Start of Dataset records
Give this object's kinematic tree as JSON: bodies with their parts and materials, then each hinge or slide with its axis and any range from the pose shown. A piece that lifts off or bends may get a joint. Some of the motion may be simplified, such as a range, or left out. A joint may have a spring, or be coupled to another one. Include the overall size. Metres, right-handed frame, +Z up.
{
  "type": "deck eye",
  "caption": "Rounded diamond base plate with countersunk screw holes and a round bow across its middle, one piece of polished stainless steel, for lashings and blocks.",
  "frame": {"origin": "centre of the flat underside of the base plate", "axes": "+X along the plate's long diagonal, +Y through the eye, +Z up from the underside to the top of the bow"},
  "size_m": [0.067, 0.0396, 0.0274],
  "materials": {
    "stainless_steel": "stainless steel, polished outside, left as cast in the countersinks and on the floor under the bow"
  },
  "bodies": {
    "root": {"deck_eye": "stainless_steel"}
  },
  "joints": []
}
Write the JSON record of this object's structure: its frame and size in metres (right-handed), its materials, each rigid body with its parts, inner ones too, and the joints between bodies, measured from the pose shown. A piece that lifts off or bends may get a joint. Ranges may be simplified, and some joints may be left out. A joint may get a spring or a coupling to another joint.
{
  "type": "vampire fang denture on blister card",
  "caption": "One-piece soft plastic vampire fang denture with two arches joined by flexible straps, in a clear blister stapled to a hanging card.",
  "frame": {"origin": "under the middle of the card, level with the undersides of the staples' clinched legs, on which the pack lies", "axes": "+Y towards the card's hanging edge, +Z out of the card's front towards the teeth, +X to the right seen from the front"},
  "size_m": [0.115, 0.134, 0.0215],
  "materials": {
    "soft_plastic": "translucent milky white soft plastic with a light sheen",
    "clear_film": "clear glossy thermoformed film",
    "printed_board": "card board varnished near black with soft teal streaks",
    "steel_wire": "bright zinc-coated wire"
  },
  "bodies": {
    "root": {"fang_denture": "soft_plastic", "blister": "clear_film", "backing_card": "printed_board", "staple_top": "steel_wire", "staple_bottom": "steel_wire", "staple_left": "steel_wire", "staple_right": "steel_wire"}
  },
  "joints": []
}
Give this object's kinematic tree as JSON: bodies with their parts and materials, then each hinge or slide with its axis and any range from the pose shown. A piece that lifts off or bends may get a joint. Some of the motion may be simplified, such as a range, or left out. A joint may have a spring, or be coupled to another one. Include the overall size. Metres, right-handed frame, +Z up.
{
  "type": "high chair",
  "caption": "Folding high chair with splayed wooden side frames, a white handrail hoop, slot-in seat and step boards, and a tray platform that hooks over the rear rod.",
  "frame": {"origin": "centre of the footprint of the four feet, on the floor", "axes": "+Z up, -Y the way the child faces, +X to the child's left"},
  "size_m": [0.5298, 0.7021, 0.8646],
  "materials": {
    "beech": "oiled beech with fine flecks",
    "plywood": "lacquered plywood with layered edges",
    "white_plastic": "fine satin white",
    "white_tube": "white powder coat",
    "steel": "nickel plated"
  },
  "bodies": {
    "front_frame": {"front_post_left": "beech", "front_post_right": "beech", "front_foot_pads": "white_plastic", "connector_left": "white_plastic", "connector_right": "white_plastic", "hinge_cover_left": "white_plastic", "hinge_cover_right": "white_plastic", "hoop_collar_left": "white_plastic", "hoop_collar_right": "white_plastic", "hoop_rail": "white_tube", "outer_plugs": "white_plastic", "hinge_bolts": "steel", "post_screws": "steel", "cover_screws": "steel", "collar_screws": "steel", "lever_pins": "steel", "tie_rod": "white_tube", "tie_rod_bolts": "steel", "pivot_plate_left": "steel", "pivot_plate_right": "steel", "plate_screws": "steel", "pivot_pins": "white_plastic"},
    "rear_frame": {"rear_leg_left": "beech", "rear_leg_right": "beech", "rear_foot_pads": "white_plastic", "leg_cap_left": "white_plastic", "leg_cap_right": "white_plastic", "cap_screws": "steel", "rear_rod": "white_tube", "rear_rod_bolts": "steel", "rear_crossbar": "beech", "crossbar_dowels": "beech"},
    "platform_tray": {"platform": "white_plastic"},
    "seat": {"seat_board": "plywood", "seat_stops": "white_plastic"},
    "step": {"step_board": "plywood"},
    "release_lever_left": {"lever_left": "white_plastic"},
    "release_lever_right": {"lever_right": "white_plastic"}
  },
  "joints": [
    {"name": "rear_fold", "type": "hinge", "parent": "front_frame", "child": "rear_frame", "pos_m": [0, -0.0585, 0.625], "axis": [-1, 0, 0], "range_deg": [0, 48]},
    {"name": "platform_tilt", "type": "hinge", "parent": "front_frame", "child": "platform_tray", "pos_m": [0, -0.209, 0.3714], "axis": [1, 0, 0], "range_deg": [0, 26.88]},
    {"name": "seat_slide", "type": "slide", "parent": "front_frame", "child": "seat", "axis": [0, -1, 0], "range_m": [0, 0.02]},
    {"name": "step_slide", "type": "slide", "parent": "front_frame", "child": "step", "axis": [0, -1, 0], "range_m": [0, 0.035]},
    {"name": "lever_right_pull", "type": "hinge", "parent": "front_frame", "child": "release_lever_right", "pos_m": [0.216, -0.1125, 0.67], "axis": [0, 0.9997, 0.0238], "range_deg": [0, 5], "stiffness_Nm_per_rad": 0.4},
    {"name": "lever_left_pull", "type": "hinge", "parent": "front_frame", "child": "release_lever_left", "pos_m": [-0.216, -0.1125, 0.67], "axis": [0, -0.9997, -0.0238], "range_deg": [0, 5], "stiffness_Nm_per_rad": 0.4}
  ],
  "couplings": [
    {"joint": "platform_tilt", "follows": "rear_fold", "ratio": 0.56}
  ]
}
End of Dataset records
Give an exact copy of all the data shown above.

Give this object's kinematic tree as JSON: bodies with their parts and materials, then each hinge or slide with its axis and any range from the pose shown. A piece that lifts off or bends may get a joint. Some of the motion may be simplified, such as a range, or left out. A joint may have a spring, or be coupled to another one. Include the overall size. Metres, right-handed frame, +Z up.
{
  "type": "deck eye",
  "caption": "Rounded diamond base plate with countersunk screw holes and a round bow across its middle, one piece of polished stainless steel, for lashings and blocks.",
  "frame": {"origin": "centre of the flat underside of the base plate", "axes": "+X along the plate's long diagonal, +Y through the eye, +Z up from the underside to the top of the bow"},
  "size_m": [0.067, 0.0396, 0.0274],
  "materials": {
    "stainless_steel": "stainless steel, polished outside, left as cast in the countersinks and on the floor under the bow"
  },
  "bodies": {
    "root": {"deck_eye": "stainless_steel"}
  },
  "joints": []
}
Write the JSON record of this object's structure: its frame and size in metres (right-handed), its materials, each rigid body with its parts, inner ones too, and the joints between bodies, measured from the pose shown. A piece that lifts off or bends may get a joint. Ranges may be simplified, and some joints may be left out. A joint may get a spring or a coupling to another joint.
{
  "type": "vampire fang denture on blister card",
  "caption": "One-piece soft plastic vampire fang denture with two arches joined by flexible straps, in a clear blister stapled to a hanging card.",
  "frame": {"origin": "under the middle of the card, level with the undersides of the staples' clinched legs, on which the pack lies", "axes": "+Y towards the card's hanging edge, +Z out of the card's front towards the teeth, +X to the right seen from the front"},
  "size_m": [0.115, 0.134, 0.0215],
  "materials": {
    "soft_plastic": "translucent milky white soft plastic with a light sheen",
    "clear_film": "clear glossy thermoformed film",
    "printed_board": "card board varnished near black with soft teal streaks",
    "steel_wire": "bright zinc-coated wire"
  },
  "bodies": {
    "root": {"fang_denture": "soft_plastic", "blister": "clear_film", "backing_card": "printed_board", "staple_top": "steel_wire", "staple_bottom": "steel_wire", "staple_left": "steel_wire", "staple_right": "steel_wire"}
  },
  "joints": []
}
Give this object's kinematic tree as JSON: bodies with their parts and materials, then each hinge or slide with its axis and any range from the pose shown. A piece that lifts off or bends may get a joint. Some of the motion may be simplified, such as a range, or left out. A joint may have a spring, or be coupled to another one. Include the overall size. Metres, right-handed frame, +Z up.
{
  "type": "high chair",
  "caption": "Folding high chair with splayed wooden side frames, a white handrail hoop, slot-in seat and step boards, and a tray platform that hooks over the rear rod.",
  "frame": {"origin": "centre of the footprint of the four feet, on the floor", "axes": "+Z up, -Y the way the child faces, +X to the child's left"},
  "size_m": [0.5298, 0.7021, 0.8646],
  "materials": {
    "beech": "oiled beech with fine flecks",
    "plywood": "lacquered plywood with layered edges",
    "white_plastic": "fine satin white",
    "white_tube": "white powder coat",
    "steel": "nickel plated"
  },
  "bodies": {
    "front_frame": {"front_post_left": "beech", "front_post_right": "beech", "front_foot_pads": "white_plastic", "connector_left": "white_plastic", "connector_right": "white_plastic", "hinge_cover_left": "white_plastic", "hinge_cover_right": "white_plastic", "hoop_collar_left": "white_plastic", "hoop_collar_right": "white_plastic", "hoop_rail": "white_tube", "outer_plugs": "white_plastic", "hinge_bolts": "steel", "post_screws": "steel", "cover_screws": "steel", "collar_screws": "steel", "lever_pins": "steel", "tie_rod": "white_tube", "tie_rod_bolts": "steel", "pivot_plate_left": "steel", "pivot_plate_right": "steel", "plate_screws": "steel", "pivot_pins": "white_plastic"},
    "rear_frame": {"rear_leg_left": "beech", "rear_leg_right": "beech", "rear_foot_pads": "white_plastic", "leg_cap_left": "white_plastic", "leg_cap_right": "white_plastic", "cap_screws": "steel", "rear_rod": "white_tube", "rear_rod_bolts": "steel", "rear_crossbar": "beech", "crossbar_dowels": "beech"},
    "platform_tray": {"platform": "white_plastic"},
    "seat": {"seat_board": "plywood", "seat_stops": "white_plastic"},
    "step": {"step_board": "plywood"},
    "release_lever_left": {"lever_left": "white_plastic"},
    "release_lever_right": {"lever_right": "white_plastic"}
  },
  "joints": [
    {"name": "rear_fold", "type": "hinge", "parent": "front_frame", "child": "rear_frame", "pos_m": [0, -0.0585, 0.625], "axis": [-1, 0, 0], "range_deg": [0, 48]},
    {"name": "platform_tilt", "type": "hinge", "parent": "front_frame", "child": "platform_tray", "pos_m": [0, -0.209, 0.3714], "axis": [1, 0, 0], "range_deg": [0, 26.88]},
    {"name": "seat_slide", "type": "slide", "parent": "front_frame", "child": "seat", "axis": [0, -1, 0], "range_m": [0, 0.02]},
    {"name": "step_slide", "type": "slide", "parent": "front_frame", "child": "step", "axis": [0, -1, 0], "range_m": [0, 0.035]},
    {"name": "lever_right_pull", "type": "hinge", "parent": "front_frame", "child": "release_lever_right", "pos_m": [0.216, -0.1125, 0.67], "axis": [0, 0.9997, 0.0238], "range_deg": [0, 5], "stiffness_Nm_per_rad": 0.4},
    {"name": "lever_left_pull", "type": "hinge", "parent": "front_frame", "child": "release_lever_left", "pos_m": [-0.216, -0.1125, 0.67], "axis": [0, -0.9997, -0.0238], "range_deg": [0, 5], "stiffness_Nm_per_rad": 0.4}
  ],
  "couplings": [
    {"joint": "platform_tilt", "follows": "rear_fold", "ratio": 0.56}
  ]
}